Mincommerce yesterday met with stakeholders to ensure quality and quantity supply.

The Minister of Trade (Mincommerce), Luc Magloire Mbarga Atangana, has promised to hit hard at dealers in iron rods who do not respect norms and who would institute artificial scarcity to feed fat on citizens and cripple the country’s development. The Minister took the firm resolution in Yaounde yesterday March 15 during a meeting with stakeholders (producers, importers and distributors) of the products.

Yesterday’s meeting came within a backdrop of repeated outcry over the non-respect of norms whereby producers and importers alike dupe customers with 5.5-metre rods in place of 6 metres and 11.5-metre in place of 12-metre iron rods. The consequences are telling on the infrastructure projects executed in the country. Buildings crumbling like parks of cards and others losing form soon after construction, are palpable consequences of the anomalies.

Speaking during the meeting, Mr Luc Magloire Mbarga Atangana said government has taken a firm stand on sustainable development wherein quality and quantity construction rods constitute some of the indispensable tools. “The respect of homologated prices is as important as ensuring that quality and quantity rods exist to meet growing demand. The respect of norms is non-negotiable and business people who have been cheating on norms will be severely sanctioned,” the Minister warned.

It emerged from the ensuing discussions that most, if not all, dealers in iron rods have, consciously or unconsciously, been functioning in illegality vis-à-vis existing norms. Normally, the National Agency for Norms and Quality (ANOR) issues waivers to facilitate importation after which quality controls are supposed to be carried out so as to issue certificates of conformity before the products get to the market. Instead, most importers who obtained the waivers imported their rods and began selling. Whether they actually imported what the certificates indicated remains a myth but that the market is inundated with everything but standard iron rods answers the question.

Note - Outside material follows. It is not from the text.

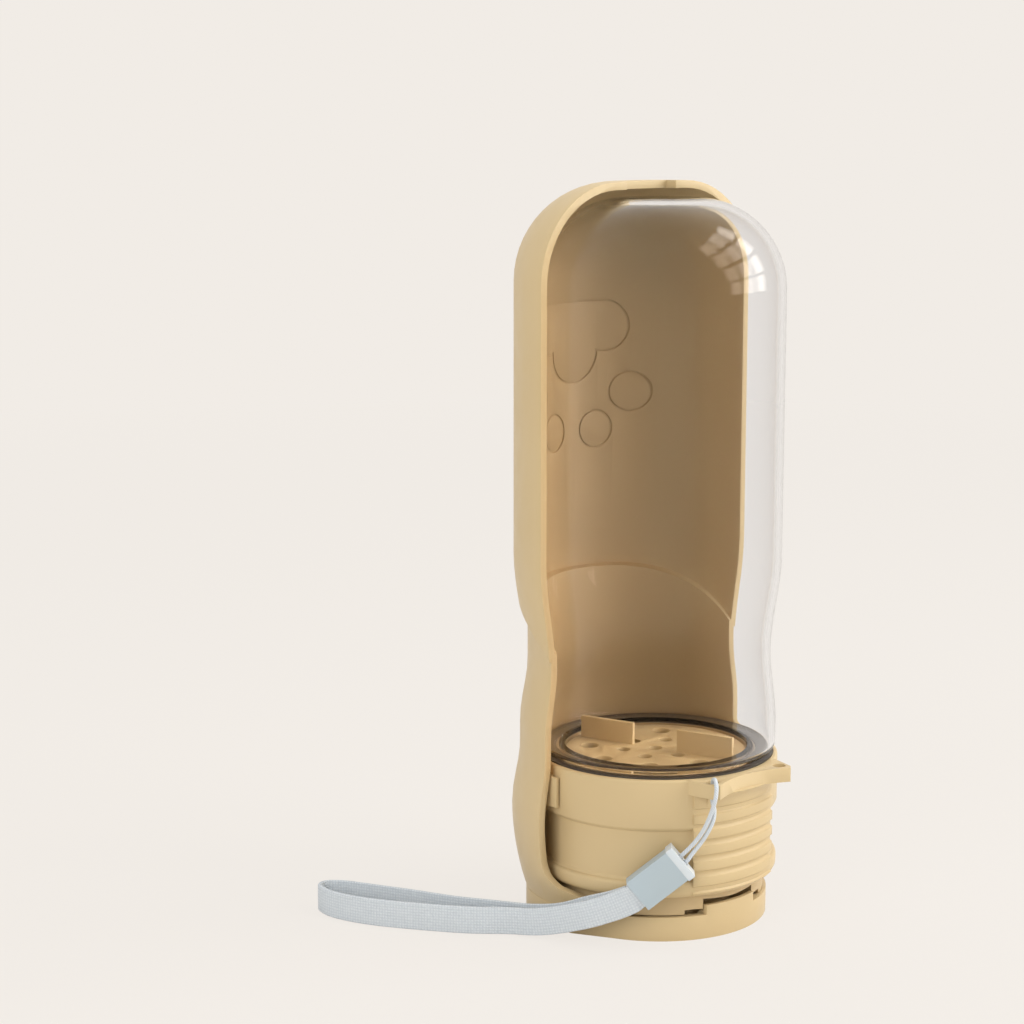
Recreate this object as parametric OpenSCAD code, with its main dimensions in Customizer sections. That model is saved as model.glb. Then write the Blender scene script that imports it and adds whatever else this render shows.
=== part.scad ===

While an ANOR official at the meeting spoke on the need to verify and authenticate the iron rods at the seaport before they get to the market, a representative of the National Society of Civil Engineers pleaded for intensive and unannounced control visit to construction sites to track down and punish defaulters on one hand and halt work on the other. Meanwhile, Labogenie pledged its availability, insisting on teamwork between all and sundry to bid farewell to the malpractice that has devastating consequences on development that the country yearns for.